Defeats and draws were the order of the day afterwards, and McParland scored once - a well-fashioned equaliser against Oldham Athletic to earn a share of the spoils. With Gray gone and Colin Appleton back in charge, McParland seemed to settle down on a personal level with the Tigers but the team as a whole were pitiful.

McParland scored one of City's four goals at Bournemouth, but the Tigers lost 5-4. He was on target in a 1-1 draw at Port Vale, and then scored the opener with a diving header - and a somersault of celebration before the disgruntled travelling supporters - as City took the lead against Newcastle United at Boothferry Park, but then went on to lose 3-1.

Most famously, McParland ran the show on his own in a home game against Swindon Town, setting up two headers for Peter Swan which gave the Tigers a commanding lead. McParland himself could have had a couple of his own making - one left-footed chip from the corner of the penalty area which the keeper managed to fingertip over leaps to mind - prior to Appleton inexplicably substituting him with an hour gone. Swindon won 3-2.

McParland was City's best performer within a team that couldn't win. This was a worrying time for the Tigers, as we got to a dozen winless games at the beginning of the campaign and national headlines were being created about our plight, in typically condescending manner - being referred to as "little Hull" by the dreadful Elton Welsby on ITV was especially galling.

Don Robinson quit as chairman in the November and Richard Chetham was installed at the helm of the boardroom. He immediately fired Appleton and installed Stan Ternent as manager. A game at Bradford City followed, and it proved the turning point of what was becoming a truly humiliating season, even by Tigers' standards. Much surprise was expressed when both McParland and Andy Payton, shortly to become statistically one of the club's best ever goalscorers, were left on the bench, but they were thrown on at 2-1 down in the second half and after Payton's poached header restored parity, McParland was sent through in injury time and slid a divine shot into the corner to earn a first win of the season.

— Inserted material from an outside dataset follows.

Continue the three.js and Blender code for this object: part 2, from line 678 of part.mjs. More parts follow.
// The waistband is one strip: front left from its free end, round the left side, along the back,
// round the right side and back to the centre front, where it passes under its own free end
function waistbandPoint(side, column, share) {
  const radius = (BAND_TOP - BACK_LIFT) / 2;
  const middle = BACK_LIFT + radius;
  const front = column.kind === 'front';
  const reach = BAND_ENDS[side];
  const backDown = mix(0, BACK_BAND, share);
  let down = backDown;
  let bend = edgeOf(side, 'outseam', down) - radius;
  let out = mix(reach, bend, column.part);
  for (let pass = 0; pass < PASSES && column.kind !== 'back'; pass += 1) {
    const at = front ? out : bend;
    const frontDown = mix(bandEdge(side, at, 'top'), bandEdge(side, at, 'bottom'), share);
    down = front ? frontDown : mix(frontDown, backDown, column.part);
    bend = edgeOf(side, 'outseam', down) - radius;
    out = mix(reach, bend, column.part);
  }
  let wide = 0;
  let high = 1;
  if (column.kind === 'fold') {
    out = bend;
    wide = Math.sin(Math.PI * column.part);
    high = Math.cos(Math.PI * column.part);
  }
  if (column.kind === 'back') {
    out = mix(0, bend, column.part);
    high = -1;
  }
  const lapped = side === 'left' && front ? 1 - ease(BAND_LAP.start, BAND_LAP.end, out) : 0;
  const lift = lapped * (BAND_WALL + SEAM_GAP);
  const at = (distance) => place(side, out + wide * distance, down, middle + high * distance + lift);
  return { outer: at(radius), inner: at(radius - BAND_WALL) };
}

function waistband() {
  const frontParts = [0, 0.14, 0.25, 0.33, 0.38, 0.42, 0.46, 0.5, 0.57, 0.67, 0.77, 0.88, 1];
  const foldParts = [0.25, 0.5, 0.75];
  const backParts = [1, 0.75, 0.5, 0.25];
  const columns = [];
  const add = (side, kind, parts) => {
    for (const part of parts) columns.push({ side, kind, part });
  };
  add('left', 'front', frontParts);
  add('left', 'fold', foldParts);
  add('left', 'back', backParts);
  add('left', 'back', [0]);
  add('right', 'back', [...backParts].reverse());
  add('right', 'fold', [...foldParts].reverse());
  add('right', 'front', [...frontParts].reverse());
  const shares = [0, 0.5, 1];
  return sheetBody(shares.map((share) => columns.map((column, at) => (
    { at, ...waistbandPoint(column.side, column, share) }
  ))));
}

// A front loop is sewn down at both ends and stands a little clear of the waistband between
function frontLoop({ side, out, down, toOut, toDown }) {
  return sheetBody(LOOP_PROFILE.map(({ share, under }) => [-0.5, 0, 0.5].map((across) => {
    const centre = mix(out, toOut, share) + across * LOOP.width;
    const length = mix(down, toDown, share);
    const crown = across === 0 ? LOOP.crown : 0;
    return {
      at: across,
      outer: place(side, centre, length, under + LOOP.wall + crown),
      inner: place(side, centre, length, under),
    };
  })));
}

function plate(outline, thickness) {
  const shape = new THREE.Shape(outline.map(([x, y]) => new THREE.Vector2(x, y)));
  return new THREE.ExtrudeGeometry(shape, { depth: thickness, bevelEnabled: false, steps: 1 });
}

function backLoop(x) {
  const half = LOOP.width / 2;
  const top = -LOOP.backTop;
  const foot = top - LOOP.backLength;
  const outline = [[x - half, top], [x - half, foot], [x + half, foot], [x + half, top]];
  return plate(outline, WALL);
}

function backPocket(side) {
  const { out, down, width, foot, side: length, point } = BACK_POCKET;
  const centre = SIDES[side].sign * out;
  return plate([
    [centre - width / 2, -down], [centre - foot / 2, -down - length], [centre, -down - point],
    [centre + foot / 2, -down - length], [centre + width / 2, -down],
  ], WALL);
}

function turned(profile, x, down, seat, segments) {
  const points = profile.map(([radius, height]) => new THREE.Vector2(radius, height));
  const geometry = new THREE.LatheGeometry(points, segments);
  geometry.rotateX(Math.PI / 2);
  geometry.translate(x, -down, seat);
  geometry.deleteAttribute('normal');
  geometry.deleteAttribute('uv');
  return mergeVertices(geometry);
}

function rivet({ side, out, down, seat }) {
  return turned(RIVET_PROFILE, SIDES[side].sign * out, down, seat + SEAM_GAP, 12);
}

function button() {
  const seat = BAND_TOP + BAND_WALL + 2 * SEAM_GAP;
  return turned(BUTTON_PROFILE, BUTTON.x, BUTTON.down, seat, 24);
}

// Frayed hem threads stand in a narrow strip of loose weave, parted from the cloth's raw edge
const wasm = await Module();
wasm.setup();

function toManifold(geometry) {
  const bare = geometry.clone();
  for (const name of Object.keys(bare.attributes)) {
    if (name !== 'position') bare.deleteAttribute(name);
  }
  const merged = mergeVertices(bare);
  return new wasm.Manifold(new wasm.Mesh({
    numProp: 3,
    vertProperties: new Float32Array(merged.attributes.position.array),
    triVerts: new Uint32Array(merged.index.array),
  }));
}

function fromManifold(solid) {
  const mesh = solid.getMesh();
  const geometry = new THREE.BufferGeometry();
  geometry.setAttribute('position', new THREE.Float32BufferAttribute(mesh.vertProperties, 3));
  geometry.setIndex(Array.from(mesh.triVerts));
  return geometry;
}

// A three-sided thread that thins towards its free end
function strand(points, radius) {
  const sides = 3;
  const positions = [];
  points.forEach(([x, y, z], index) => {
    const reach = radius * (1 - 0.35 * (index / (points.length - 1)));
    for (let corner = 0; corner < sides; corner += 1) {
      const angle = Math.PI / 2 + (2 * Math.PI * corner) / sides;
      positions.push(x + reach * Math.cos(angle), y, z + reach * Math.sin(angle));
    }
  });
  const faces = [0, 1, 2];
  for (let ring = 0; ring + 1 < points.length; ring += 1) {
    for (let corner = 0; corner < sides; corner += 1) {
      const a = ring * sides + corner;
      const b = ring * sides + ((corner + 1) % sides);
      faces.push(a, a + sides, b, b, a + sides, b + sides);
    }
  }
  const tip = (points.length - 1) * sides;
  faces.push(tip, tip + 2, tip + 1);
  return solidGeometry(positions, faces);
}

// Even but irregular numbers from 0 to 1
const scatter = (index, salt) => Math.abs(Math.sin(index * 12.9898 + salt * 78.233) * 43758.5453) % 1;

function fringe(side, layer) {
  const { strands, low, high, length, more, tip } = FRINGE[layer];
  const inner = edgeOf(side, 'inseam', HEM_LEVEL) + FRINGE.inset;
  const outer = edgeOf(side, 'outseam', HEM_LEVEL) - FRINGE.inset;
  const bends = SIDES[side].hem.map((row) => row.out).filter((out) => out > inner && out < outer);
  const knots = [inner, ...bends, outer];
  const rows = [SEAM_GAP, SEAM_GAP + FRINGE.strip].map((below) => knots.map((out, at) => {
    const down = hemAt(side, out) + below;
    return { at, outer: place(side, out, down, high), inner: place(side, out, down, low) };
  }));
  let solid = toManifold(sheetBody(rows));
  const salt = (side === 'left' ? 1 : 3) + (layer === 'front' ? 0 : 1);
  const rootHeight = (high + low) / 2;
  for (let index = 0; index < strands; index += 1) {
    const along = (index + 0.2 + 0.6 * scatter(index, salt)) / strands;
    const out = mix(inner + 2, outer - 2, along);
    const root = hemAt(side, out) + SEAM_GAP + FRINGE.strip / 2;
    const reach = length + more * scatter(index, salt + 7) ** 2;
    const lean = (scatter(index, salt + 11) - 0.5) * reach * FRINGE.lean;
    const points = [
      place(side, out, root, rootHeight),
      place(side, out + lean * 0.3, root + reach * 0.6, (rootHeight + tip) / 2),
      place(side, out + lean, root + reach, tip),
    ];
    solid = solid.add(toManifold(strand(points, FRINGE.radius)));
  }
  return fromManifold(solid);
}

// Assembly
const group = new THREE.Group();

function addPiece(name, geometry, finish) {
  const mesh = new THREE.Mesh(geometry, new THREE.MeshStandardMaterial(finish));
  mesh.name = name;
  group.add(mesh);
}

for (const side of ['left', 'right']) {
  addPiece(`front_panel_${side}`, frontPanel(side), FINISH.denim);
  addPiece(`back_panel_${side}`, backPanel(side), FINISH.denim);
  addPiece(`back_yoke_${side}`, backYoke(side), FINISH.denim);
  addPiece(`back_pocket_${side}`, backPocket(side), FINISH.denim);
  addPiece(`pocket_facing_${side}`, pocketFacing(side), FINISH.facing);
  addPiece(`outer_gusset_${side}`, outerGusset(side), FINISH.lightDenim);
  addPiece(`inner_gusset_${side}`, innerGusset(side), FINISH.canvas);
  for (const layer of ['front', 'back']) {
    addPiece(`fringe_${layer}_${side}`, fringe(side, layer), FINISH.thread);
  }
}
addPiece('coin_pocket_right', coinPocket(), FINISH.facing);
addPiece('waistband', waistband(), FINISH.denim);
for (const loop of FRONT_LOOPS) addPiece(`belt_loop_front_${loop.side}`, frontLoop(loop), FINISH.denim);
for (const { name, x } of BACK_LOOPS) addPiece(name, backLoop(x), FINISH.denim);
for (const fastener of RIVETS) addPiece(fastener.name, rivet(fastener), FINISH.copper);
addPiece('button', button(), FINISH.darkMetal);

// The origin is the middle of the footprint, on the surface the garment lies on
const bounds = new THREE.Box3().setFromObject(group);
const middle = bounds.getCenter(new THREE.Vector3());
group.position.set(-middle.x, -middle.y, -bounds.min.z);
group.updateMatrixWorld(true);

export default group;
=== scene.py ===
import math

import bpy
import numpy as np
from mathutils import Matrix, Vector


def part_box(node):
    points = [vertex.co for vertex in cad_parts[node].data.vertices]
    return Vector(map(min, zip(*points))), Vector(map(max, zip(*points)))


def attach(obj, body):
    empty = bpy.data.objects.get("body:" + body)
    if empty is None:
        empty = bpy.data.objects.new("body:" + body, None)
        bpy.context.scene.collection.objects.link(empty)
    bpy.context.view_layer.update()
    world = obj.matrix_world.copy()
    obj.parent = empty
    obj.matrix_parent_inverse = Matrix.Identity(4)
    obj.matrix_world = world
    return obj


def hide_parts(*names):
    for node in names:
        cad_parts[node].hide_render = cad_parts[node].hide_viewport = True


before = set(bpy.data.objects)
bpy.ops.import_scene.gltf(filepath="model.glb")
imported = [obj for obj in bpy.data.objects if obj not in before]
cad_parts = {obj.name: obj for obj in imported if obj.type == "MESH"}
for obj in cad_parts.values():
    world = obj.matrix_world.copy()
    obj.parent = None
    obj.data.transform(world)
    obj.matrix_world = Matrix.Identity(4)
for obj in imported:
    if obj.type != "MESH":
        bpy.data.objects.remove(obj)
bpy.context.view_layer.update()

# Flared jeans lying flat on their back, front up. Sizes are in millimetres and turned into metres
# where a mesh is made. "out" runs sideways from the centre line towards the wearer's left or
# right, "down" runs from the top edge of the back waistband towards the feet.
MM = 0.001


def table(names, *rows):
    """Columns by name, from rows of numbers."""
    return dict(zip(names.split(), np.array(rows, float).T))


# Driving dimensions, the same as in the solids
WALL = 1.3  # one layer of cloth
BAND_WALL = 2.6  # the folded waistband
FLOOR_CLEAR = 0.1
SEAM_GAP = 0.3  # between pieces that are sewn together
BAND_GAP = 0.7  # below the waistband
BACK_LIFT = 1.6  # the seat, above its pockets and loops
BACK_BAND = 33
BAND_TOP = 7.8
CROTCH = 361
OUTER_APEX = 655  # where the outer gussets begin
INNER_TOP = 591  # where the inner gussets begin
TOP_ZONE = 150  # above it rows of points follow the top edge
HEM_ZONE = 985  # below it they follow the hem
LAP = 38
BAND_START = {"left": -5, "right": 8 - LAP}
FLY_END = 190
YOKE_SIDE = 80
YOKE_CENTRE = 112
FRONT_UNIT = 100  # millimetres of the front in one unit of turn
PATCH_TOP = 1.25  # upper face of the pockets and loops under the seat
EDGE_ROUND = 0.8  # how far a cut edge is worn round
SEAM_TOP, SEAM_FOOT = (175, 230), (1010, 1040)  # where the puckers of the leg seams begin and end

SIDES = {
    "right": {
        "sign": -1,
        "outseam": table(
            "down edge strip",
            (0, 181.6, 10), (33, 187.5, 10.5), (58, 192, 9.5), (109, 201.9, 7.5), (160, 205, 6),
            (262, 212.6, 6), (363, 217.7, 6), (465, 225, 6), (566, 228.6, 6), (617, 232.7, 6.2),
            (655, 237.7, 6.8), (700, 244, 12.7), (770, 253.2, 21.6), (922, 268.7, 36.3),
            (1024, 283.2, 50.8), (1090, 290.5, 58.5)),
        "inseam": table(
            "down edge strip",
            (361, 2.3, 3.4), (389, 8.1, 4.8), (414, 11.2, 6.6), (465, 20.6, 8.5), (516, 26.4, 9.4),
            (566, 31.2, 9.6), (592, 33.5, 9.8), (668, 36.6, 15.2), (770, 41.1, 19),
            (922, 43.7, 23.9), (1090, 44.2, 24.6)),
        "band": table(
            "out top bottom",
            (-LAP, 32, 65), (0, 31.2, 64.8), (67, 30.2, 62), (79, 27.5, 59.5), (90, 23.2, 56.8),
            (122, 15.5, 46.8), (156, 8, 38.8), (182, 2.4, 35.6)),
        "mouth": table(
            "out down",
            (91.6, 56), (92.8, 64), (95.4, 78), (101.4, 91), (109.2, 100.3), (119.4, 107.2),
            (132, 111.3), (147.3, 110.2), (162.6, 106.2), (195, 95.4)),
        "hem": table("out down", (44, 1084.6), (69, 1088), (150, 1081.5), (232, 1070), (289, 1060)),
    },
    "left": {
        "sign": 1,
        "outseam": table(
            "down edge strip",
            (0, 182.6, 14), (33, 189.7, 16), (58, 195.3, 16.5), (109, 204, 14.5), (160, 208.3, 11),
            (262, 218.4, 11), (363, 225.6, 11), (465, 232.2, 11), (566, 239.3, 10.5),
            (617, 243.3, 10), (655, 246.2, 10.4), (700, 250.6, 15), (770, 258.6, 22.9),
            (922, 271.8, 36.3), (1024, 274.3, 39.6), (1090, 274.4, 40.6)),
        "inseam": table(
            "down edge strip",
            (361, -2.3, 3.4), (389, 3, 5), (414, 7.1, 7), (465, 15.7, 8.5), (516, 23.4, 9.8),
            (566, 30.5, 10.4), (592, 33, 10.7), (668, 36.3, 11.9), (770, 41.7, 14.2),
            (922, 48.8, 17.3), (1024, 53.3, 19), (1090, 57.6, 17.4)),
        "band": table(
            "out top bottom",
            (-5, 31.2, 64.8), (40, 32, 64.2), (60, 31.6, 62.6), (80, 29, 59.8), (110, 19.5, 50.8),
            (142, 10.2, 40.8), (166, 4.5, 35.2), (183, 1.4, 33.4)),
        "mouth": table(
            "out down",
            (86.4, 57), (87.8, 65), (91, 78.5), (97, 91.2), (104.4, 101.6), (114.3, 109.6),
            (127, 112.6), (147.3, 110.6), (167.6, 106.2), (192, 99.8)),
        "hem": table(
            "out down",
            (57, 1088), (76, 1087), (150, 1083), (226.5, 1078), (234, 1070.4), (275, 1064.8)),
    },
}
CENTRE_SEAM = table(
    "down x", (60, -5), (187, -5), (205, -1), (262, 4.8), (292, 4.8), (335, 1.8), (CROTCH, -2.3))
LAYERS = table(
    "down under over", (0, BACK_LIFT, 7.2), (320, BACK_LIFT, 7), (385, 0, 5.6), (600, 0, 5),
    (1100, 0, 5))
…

This goal, ahead of any others, will remain the main memory that City fans have of McParland. Ternent, in rescuing the Tigers from the drop (with admirable ease, it has to be said) never fully took to him and he only scored one more goal for the Tigers, one day short of a whole year later. By this time, Ternent's policy of recruiting players whose vast experience was coloured by equally vast wages had backfired appallingly, and even by the autumn of 1990 it seemed inevitable that the Tigers' borrowed time had run out. In a home game with Ipswich Town, the game had gone to and fro, with twice City going ahead (two from Payton) and twice the visitors replying. Then Jason Dozzell put Ipswich in front with 15 minutes left and McParland was immediately thrown on as a sub. His response was to whizz a superb curling free kick into the back of the net and salvage a point, telling the press afterwards that he wanted to stay but it was out of his hands.

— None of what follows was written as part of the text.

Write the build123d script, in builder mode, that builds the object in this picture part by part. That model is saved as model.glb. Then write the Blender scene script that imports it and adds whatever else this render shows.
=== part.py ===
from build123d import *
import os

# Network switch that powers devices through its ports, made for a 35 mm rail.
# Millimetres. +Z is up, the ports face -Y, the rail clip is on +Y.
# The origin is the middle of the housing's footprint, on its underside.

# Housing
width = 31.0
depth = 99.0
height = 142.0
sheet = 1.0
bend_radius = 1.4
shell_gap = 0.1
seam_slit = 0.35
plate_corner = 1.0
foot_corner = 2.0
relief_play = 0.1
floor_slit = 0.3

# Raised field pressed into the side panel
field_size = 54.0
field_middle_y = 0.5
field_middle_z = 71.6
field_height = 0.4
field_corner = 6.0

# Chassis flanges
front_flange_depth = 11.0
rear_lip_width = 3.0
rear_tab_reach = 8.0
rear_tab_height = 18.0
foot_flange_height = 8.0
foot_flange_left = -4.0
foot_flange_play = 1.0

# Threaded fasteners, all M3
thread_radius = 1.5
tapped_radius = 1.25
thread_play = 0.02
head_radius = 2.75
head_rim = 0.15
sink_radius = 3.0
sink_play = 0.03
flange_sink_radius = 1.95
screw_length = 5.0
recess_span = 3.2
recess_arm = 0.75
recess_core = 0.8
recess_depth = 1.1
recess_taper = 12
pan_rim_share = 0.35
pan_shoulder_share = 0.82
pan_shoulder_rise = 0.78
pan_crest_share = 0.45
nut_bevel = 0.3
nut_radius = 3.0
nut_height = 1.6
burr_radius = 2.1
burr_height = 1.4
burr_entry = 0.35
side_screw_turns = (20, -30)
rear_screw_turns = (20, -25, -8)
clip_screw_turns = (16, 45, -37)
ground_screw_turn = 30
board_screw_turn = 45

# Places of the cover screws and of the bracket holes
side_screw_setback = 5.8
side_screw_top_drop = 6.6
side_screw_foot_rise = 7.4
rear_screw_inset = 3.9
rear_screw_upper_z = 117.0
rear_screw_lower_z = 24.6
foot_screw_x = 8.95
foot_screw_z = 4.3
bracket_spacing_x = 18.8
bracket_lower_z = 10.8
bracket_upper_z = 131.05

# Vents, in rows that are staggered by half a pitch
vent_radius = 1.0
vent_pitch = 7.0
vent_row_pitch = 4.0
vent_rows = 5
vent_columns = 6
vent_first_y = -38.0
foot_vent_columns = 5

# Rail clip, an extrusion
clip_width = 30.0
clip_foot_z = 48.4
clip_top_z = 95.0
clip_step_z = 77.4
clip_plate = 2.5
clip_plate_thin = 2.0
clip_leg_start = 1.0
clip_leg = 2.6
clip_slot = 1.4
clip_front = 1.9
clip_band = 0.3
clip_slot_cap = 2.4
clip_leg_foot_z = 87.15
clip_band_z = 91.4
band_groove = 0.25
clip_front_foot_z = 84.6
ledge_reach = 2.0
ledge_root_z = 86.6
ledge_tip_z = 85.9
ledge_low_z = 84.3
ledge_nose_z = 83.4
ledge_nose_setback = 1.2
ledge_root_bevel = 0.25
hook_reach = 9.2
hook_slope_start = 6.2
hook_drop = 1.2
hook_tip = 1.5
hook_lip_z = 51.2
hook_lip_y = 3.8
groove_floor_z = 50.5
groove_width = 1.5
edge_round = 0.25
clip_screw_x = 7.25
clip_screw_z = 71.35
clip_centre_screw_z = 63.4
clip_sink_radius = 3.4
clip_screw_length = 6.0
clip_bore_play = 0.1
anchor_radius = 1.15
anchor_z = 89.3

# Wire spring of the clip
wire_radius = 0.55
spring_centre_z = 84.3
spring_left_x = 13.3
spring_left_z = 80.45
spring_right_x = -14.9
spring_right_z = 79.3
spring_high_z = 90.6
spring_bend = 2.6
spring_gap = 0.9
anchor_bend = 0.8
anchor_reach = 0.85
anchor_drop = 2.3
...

Ultimately, Ternent didn't sell him - his welcome dismissal on New Years Day 1991 put paid to that - but Terry Dolan did; indeed, McParland never played for Dolan, featuring just once under heroic caretaker boss Tom Wilson before a spell in the wilderness when Dolan arrived then. Eventually he went to Walsall.

Too much was going on, or beginning to go on, behind the scenes to take any real notice of individual players at Hull City at the start of the 1990s. The regime changes and financial concerns meant that putting out a team, pretty much any team, was an achievement in itself. But with McParland, retrospect suggests that this was one good player who, probably through force of personality with managers, was allowed to slip through the net too easily. He certainly had off-days, but he was evidently a quality footballer when permitted to be, through being both selected and loved. As he garners the sympathy of a nation's football observers this week, it's worth remembering that he deserved a fair bit of sympathy from Hull City fans almost two decades ago.